A aceitabilidade da expressão estará dependente do valor que se atribui aos verbos que dela fazem parte.
A construção em causa poderá ser interpretada como composta por um verbo auxiliar (acabar (de)) e por um verbo principal (começar) ou poderá ser considerada uma construção elíptica, na medida em que se omite o verbo principal, que indicará a situação visada. A frase a considerar poderá, deste modo, equivaler à que apresentamos em (1):
(1) «Acabei de começar a ler este livro.»
Nesta segunda possibilidade, temos, assim, uma frase que inclui um verbo principal (ler) e dois verbos auxiliares aspetuais (acabar (de) e começar (a)1).
Recorde-se que como verbo auxiliar acabar (de) pode desencadear duas leituras2:
(i) uma leitura aspetual em que aponta para a finalização de uma situação:
(2) «Acabou de ler este livro.»
(ii) uma leitura temporal, que indica que a situação ocorreu num intervalo de tempo anterior e muito próximo do momento de enunciação:
(3) «O João acabou de chegar.»
Por seu turno o verbo começar (a), na qualidade de auxiliar, assinala o início de uma situação3:
(4) «O João começou a ler este livro.»
Poderemos ainda acrescentar que, quando dois verbos auxiliares se combinam numa frase, a organização entre eles deve respeitar a ordem verbo auxiliar temporal + verbo auxiliar aspetual, tal como acontece em (5):
(5) «o João vai [auxiliar temporal] começar a [auxiliar aspetual] ler este livro.»
Perante o que ficou exposto, a sequência apresentada pela consulente é aceitável se existir um verbo principal elidido e se o verbo auxiliar acabar (de) tiver uma leitura temporal, o que poderá ser confirmado pela possibilidade de introdução na frase da expressão «mesmo agora»4 que reforça o valor temporal de acabar (de):
(6) «Acabou mesmo agora de começar a ler este livro.»
Se na frase apresentada, o verbo começar funcionar como verbo principal, a construção já será rejeitada por alguns falantes porque acabar (de) será um verbo aspetual que marca o início de uma situação e começar, por seu turno, terá o valor de «principiar» que é sentido como redundante face ao verbo auxiliar.
Disponha sempre!
1. Por uma questão de simplificação, referirmo-nos aos dois verbos como auxiliares. Todavia, note-se que o verbo começar (a) é classificado como semiauxiliar.
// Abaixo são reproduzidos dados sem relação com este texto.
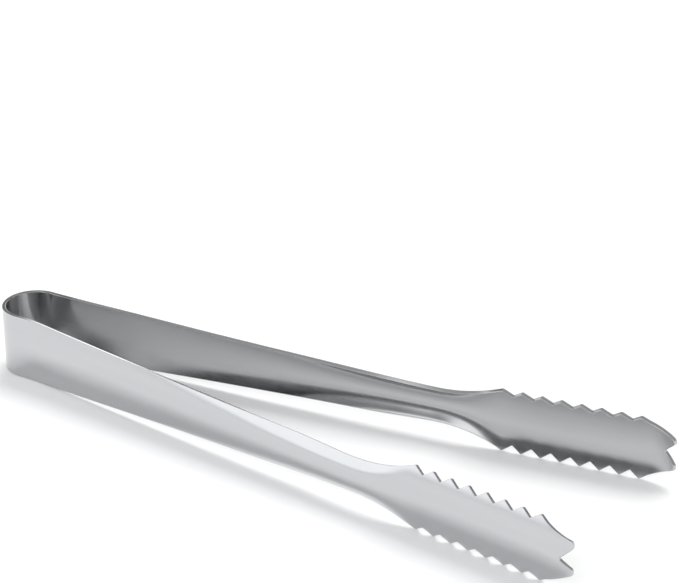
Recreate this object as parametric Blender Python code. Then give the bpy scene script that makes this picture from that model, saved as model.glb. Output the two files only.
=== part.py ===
"""Spring ice tongs: one strip of sheet steel, bent at its middle into a bow.

The strip leaves the bow as two splayed arms. Each arm is a shallow channel that narrows to a neck
and then widens into a hollow jaw with a row of teeth on both edges and two rounded lobes at its end.
+X runs from the bow to the jaws, +Y is the opening direction (left arm at +Y), +Z is the bend axis.
The tongs lie on their lower long edge, and the origin is the middle of their footprint.
The strip is cut where it flexes, so that each arm can turn about its own axis beside the bow.
"""
from math import cos, degrees, pi, radians, sin, sqrt

import bmesh
import bpy
from mathutils import Vector

MM = 0.001

# Driving dimensions, in millimetres, and angles in degrees.
LENGTH = 178.0            # overall, from the back of the bow to the ends of the jaws
STRIP_HALF_WIDTH = 8.7    # half the width of the strip at the bow, which is half the height
SHEET = 1.0               # thickness of the steel

BOW_RADIUS = 7.7          # of the middle of the sheet
BOW_TURN = 89.0           # from the middle of the bow to its end
SET_LENGTH = 5.5          # short outward bend behind the bow
ARM_HEADING = 7.15        # of the left arm, away from the middle plane
FLARE_HEADING = 5.2       # of the stretch where the arm widens into the jaw
JAW_HEADING = 7.7
SOFT_BEND = 6.0           # length of the slight bend on each side of the flare
CURL_LENGTH = 6.75        # end of the jaw that curls inwards
CURL_RADIUS = 11.9

NECK_HALF_WIDTH = 4.62
JAW_RADIUS = 20.0         # of the jaw's hollow cross section, in the middle of the sheet
TOOTH_COUNT = 8
TOOTH_PITCH = 5.0
TOOTH_DEPTH = 1.65
FLARE_RISE = 1.1          # of the flare over the last half tooth pitch before the first tip
TIP_ROUNDING = 0.38
VALLEY_ROUNDING = 0.3

# Places along the strip, as distances back from its end.
LAST_TOOTH = 9.2
FLARE_START = 61.6
NECK_CUT = 66.0

# Corners of the jaw's end, as distance back from the end and half width, and their rounding.
SHOULDER = (7.25, 7.3)
LOBE_APEX = (-0.95, 3.73)
NOTCH_APEX = (3.4, 0.0)
SHOULDER_ROUNDING = 2.5
LOBE_ROUNDING = 1.1
NOTCH_ROUNDING = 0.45

FLEX_ANGLE = 60.0         # of each flex axis round the bow, from its middle
CUT_GAP = 0.3             # between two neighbouring pieces of the strip

ARM_STEP = 3.2            # longest step between cross sections
BEND_STEP = 1.1           # the same round the bow
LANES = 5                 # faces from the middle of the strip to its edge
LAST_ROW_BACK = 2.0       # from the notch to where the last cross section leaves the middle line

STEEL_COLOUR = (0.62, 0.62, 0.63, 1.0)
STEEL_ROUGHNESS = 0.28

# The outer corners of the tooth tips reach as low as the edge of the bow, so the tongs lie flat.
TOOTH_HALF_WIDTH = STRIP_HALF_WIDTH * JAW_RADIUS / (JAW_RADIUS + SHEET / 2)
BOW_LENGTH = BOW_RADIUS * radians(BOW_TURN)
TEETH_LENGTH = (TOOTH_COUNT - 1) * TOOTH_PITCH
FLARE_LENGTH = FLARE_START - LAST_TOOTH - TEETH_LENGTH
END_HEADING = JAW_HEADING - degrees(CURL_LENGTH / CURL_RADIUS)


def bends(arm_run):
    """The strip's middle line, outwards from the bow: length and final heading of each stretch."""
    return [(BOW_LENGTH, 90.0 - BOW_TURN),
            (SET_LENGTH, ARM_HEADING),
            (arm_run, ARM_HEADING),
            (SOFT_BEND, FLARE_HEADING),
            (FLARE_LENGTH - SOFT_BEND, FLARE_HEADING),
            (SOFT_BEND, JAW_HEADING),
            (TEETH_LENGTH + LAST_TOOTH - SOFT_BEND / 2 - CURL_LENGTH, JAW_HEADING),
            (CURL_LENGTH, END_HEADING)]


def walk(distance, arm_run):
    """Place and heading of the middle line, that far along the strip from the middle of the bow."""
    x, y, heading = SHEET / 2, 0.0, pi / 2
    for length, final in bends(arm_run):
        step = min(distance, length)
        turn = (radians(final) - heading) * step / length
        chord = step if abs(turn) < 1e-9 else 2 * step / turn * sin(turn / 2)
        x += chord * cos(heading + turn / 2)
        y += chord * sin(heading + turn / 2)
        heading += turn
        distance -= step
        if distance <= 0:
            break
    return x, y, heading


def arc_sag(radius, height):
    """How far an arc of that radius falls away at that distance from its middle."""
    return radius - sqrt(radius ** 2 - height ** 2)


def arm_run_for_length():
    """Straight run of the arm that brings the outer face of the jaw's end to the overall length."""
    shortest = 1e-6
    whole = sum(length for length, _ in bends(shortest))
    x, _, heading = walk(whole, shortest)
    reach = x + (arc_sag(JAW_RADIUS, LOBE_APEX[1]) - SHEET / 2) * sin(heading)
    return (LENGTH - reach) / cos(radians(ARM_HEADING))


ARM_RUN = arm_run_for_length()
STRIP_END = sum(length for length, _ in bends(ARM_RUN))
FIRST_TOOTH = STRIP_END - LAST_TOOTH - TEETH_LENGTH
FLARE = STRIP_END - FLARE_START

# Distance along the strip and half width, from the bow to the neck.
TAPER = [(14.0, STRIP_HALF_WIDTH), (28.0, 8.18), (66.0, 6.55), (104.0, 5.24),
         (FLARE, NECK_HALF_WIDTH)]
# Distance along the strip and how far its middle line bulges outwards behind the bow.
BULGE = [(10.0, 0.0), (21.0, 0.62), (42.0, 0.22), (81.0, 0.0)]
# Distance along the strip and curvature of its cross section, one over the radius in millimetres.
CURVATURE = [(10.0, 0.0), (21.0, 0.031), (42.0, 0.034), (81.0, 0.0747), (FLARE, 0.1434),
             (FIRST_TOOTH, 1 / JAW_RADIUS)]


def through(knots, at):
    """A smooth curve through the knots, level at both ends."""
    at = min(max(at, knots[0][0]), knots[-1][0])
    slopes = [0.0]
    for before, after in zip(knots, knots[2:]):
        slopes.append((after[1] - before[1]) / (after[0] - before[0]))
    slopes.append(0.0)
    index = 0
    while at > knots[index + 1][0]:
        index += 1
    (start, low), (end, high) = knots[index], knots[index + 1]
    span = end - start
    t = (at - start) / span
    rise = low + (high - low) * t * t * (3 - 2 * t)
    return rise + span * t * (1 - t) * (slopes[index] * (1 - t) - slopes[index + 1] * t)


def half_width(distance):
    """Half the strip's width, with the teeth filled in."""
    if distance <= FLARE:
        return through(TAPER, distance)
    rise = TOOTH_HALF_WIDTH - NECK_HALF_WIDTH
    radius = (FLARE_LENGTH ** 2 + rise ** 2) / (2 * rise)
    return NECK_HALF_WIDTH + arc_sag(radius, min(distance, FIRST_TOOTH) - FLARE)


def strip_point(distance, height):
    """A point of the left half of the sheet's middle surface, in millimetres."""
    x, y, heading = walk(distance, ARM_RUN)
    curvature = through(CURVATURE, distance)
    sag = -through(BULGE, distance)
    if curvature > 0:
        sag += arc_sag(1 / curvature, height)
    return Vector((x + sag * sin(heading) - LENGTH / 2, y - sag * cos(heading), height))


def round_corner(before, corner, after, radius, steps):
    """Points of the arc that rounds a corner between two straight lines."""
    corner = Vector(corner)
    towards = (Vector(before) - corner).normalized()
    away = (Vector(after) - corner).normalized()
    half_angle = towards.angle(away) / 2
    centre = corner + (towards + away).normalized() * radius / sin(half_angle)
    start = corner + towards * radius * cos(half_angle) / sin(half_angle) - centre
    end = corner + away * radius * cos(half_angle) / sin(half_angle) - centre
    sweep = pi - 2 * half_angle
    return [centre + (start * sin(sweep * (1 - t)) + end * sin(sweep * t)) / sin(sweep)
            for t in (step / steps for step in range(steps + 1))]


def stations(start, end, longest):
    """Evenly spaced distances from start to end, no further apart than longest."""
    count = max(1, int((end - start) / longest + 0.999))
    return [start + (end - start) * index / count for index in range(count + 1)]


def plain_edge(start, end, longest):
    """Plain edge of the strip: each entry is an edge point and the distance on the middle line."""
    return [(distance, half_width(distance), distance) for distance in stations(start, end, longest)]


def toothed_edge():
    """The teeth and the valleys between them, up to the side of the last tooth's tip."""
    corners = [(FIRST_TOOTH - TOOTH_PITCH / 2, TOOTH_HALF_WIDTH - FLARE_RISE, None)]
    for tooth in range(TOOTH_COUNT):
        tip = FIRST_TOOTH + tooth * TOOTH_PITCH
        corners.append((tip, TOOTH_HALF_WIDTH, TIP_ROUNDING))
        corners.append((tip + TOOTH_PITCH / 2, TOOTH_HALF_WIDTH - TOOTH_DEPTH, VALLEY_ROUNDING))
    edge = []
    for before, corner, after in zip(corners, corners[1:], corners[2:]):
        arc = round_corner(before[:2], corner[:2], after[:2], corner[2], 1)
        edge += [(place, height, place) for place, height in arc]
    return edge[:-2]


def lobed_edge():
    """The end of the jaw: the last tooth's tip, the shoulder, one lobe and half of the notch."""
    tip = (STRIP_END - LAST_TOOTH, TOOTH_HALF_WIDTH)
    before = (tip[0] - TOOTH_PITCH / 2, TOOTH_HALF_WIDTH - TOOTH_DEPTH)
    shoulder, apex, notch = [(STRIP_END - back, height)
                             for back, height in (SHOULDER, LOBE_APEX, NOTCH_APEX)]
    below = (apex[0], -apex[1])
    outline = round_corner(before, tip, shoulder, TIP_ROUNDING, 1)
    outline += round_corner(tip, shoulder, apex, SHOULDER_ROUNDING, 1)
    outline.append(Vector(shoulder).lerp(Vector(apex), 0.5))
    outline += round_corner(shoulder, apex, notch, LOBE_ROUNDING, 4)
    outline += round_corner(apex, notch, below, NOTCH_ROUNDING, 2)[:2]
    outline[-1].y = 0.0
    first = outline[0].x
    last = outline[-1].x - LAST_ROW_BACK
    return [(point.x, point.y, first + (last - first) * index / (len(outline) - 1))
            for index, point in enumerate(outline)]


def strip_piece(name, edge, side, pivot):
    """One piece of the strip: half of its middle surface, mirrored and thickened."""
    shape = bmesh.new()
    rows = []
    for edge_distance, edge_height, middle_distance in edge:
        row = []
        for lane in range(LANES + 1):
            across = lane / LANES
            distance = middle_distance + (edge_distance - middle_distance) * across
            point = strip_point(abs(distance), edge_height * across)
            point.y *= side if distance >= 0 else -side
            row.append(shape.verts.new((point - pivot) * MM))
        rows.append(row)
    for near, far in zip(rows, rows[1:]):
        for lane in range(LANES):
            corners = [near[lane], far[lane], far[lane + 1], near[lane + 1]]
            shape.faces.new(corners if side > 0 else corners[::-1])
    mesh = bpy.data.meshes.new(name)
    shape.to_mesh(mesh)
    shape.free()
    mesh.shade_smooth()
    mesh.materials.append(steel(name + "_steel"))

    piece = bpy.data.objects.new(name, mesh)
    piece.location = (pivot + Vector((0, 0, STRIP_HALF_WIDTH))) * MM
    bpy.context.collection.objects.link(piece)
    mirror = piece.modifiers.new("lower half", "MIRROR")
    mirror.use_axis = (False, False, True)
    mirror.merge_threshold = 0.00001
    thick = piece.modifiers.new("sheet", "SOLIDIFY")
    thick.thickness = SHEET * MM
    thick.offset = 0.0
    thick.use_even_offset = True


def steel(name):
    material = bpy.data.materials.new(name)
    material.use_nodes = True
    shader = material.node_tree.nodes["Principled BSDF"]
    shader.inputs["Base Color"].default_value = STEEL_COLOUR
    shader.inputs["Metallic"].default_value = 1.0
    shader.inputs["Roughness"].default_value = STEEL_ROUGHNESS
    return material


def build():
    for old in list(bpy.data.objects):
        bpy.data.objects.remove(old, do_unlink=True)

    flex = BOW_RADIUS * radians(FLEX_ANGLE)
    set_end = BOW_LENGTH + SET_LENGTH
    neck = STRIP_END - NECK_CUT
    half_gap = CUT_GAP / 2
    bow_middle = Vector((SHEET / 2 - LENGTH / 2, 0, 0))
    strip_piece("spring_bow", plain_edge(half_gap - flex, flex - half_gap, BEND_STEP), 1, bow_middle)

    for word, side in (("left", 1), ("right", -1)):
        flex_axis = strip_point(flex, 0.0)
        flex_axis.y *= side
        arm = plain_edge(flex + half_gap, set_end, BEND_STEP)
        arm += plain_edge(set_end, neck - half_gap, ARM_STEP)[1:]
        strip_piece(word + "_arm", arm, side, flex_axis)
        jaw = plain_edge(neck + half_gap, FIRST_TOOTH, ARM_STEP)[:-1] + toothed_edge() + lobed_edge()
        strip_piece(word + "_jaw", jaw, side, flex_axis)


build()
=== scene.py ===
from math import cos, degrees, pi, radians, sin, sqrt

import bpy
from mathutils import Matrix, Vector

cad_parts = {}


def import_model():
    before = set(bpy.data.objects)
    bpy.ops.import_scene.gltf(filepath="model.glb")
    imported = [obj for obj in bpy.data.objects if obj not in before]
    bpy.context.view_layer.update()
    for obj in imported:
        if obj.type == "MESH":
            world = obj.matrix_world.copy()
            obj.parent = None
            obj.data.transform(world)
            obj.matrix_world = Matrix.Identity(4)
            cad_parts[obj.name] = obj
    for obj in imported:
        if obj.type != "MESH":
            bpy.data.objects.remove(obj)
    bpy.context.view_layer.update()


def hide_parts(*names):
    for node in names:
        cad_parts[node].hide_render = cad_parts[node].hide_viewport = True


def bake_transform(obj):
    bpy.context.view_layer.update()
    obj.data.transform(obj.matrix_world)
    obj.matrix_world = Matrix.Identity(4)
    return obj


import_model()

MM = 0.001

# The strip's dimensions, the same as the CAD's, in millimetres and degrees. FLARE_RISE is the flare's
# rise over the last half tooth pitch. SHOULDER, LOBE_APEX and NOTCH_APEX are distances back from the
# strip's end and heights. BEND_START and BEND_END are X and Y of the places between which the left
# half turns with its arm.
LENGTH = 178.0
STRIP_HALF_WIDTH = 8.7
SHEET = 1.0
BOW_RADIUS = 7.7
BOW_TURN = 89.0
SET_LENGTH = 5.5
ARM_HEADING = 7.15
FLARE_HEADING = 5.2
JAW_HEADING = 7.7
SOFT_BEND = 6.0
CURL_LENGTH = 6.75
CURL_RADIUS = 11.9
NECK_HALF_WIDTH = 4.62
JAW_RADIUS = 20.0
TOOTH_COUNT = 8
TOOTH_PITCH = 5.0
TOOTH_DEPTH = 1.65
FLARE_RISE = 1.1
TIP_ROUNDING = 0.38
VALLEY_ROUNDING = 0.3
LAST_TOOTH = 9.2
FLARE_START = 61.6
SHOULDER = (7.25, 7.3)
LOBE_APEX = (-0.95, 3.73)
NOTCH_APEX = (3.4, 0.0)
SHOULDER_ROUNDING = 2.5
LOBE_ROUNDING = 1.1
NOTCH_ROUNDING = 0.45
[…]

Segundo Mira Mateus, os semiauxiliares são «verbos esvaziados de significado lexical, sem grelha argumental, que respondem afirmativamente a alguns mas não a todos os critérios de auxiliaridade (os quais, recorde-se, são: impossibilidade de completiva finita, um só advérbio de tempo de cada tipo, uma só negação frásica (precedendo o auxiliar), atracção obrigatória do clítico pelo verbo auxiliar)». (Gramática da Língua Portuguesa. 203, p. 315).
2. cf., Cunha in Raposo et al., Gramática do Português. Fundação Calouste Gulbenkian, pp. 613.
3. cf. Idem, Ibid., pp. 609-610.
4. Cf. Raposo in Idem, ibid., pp. 1270-1271.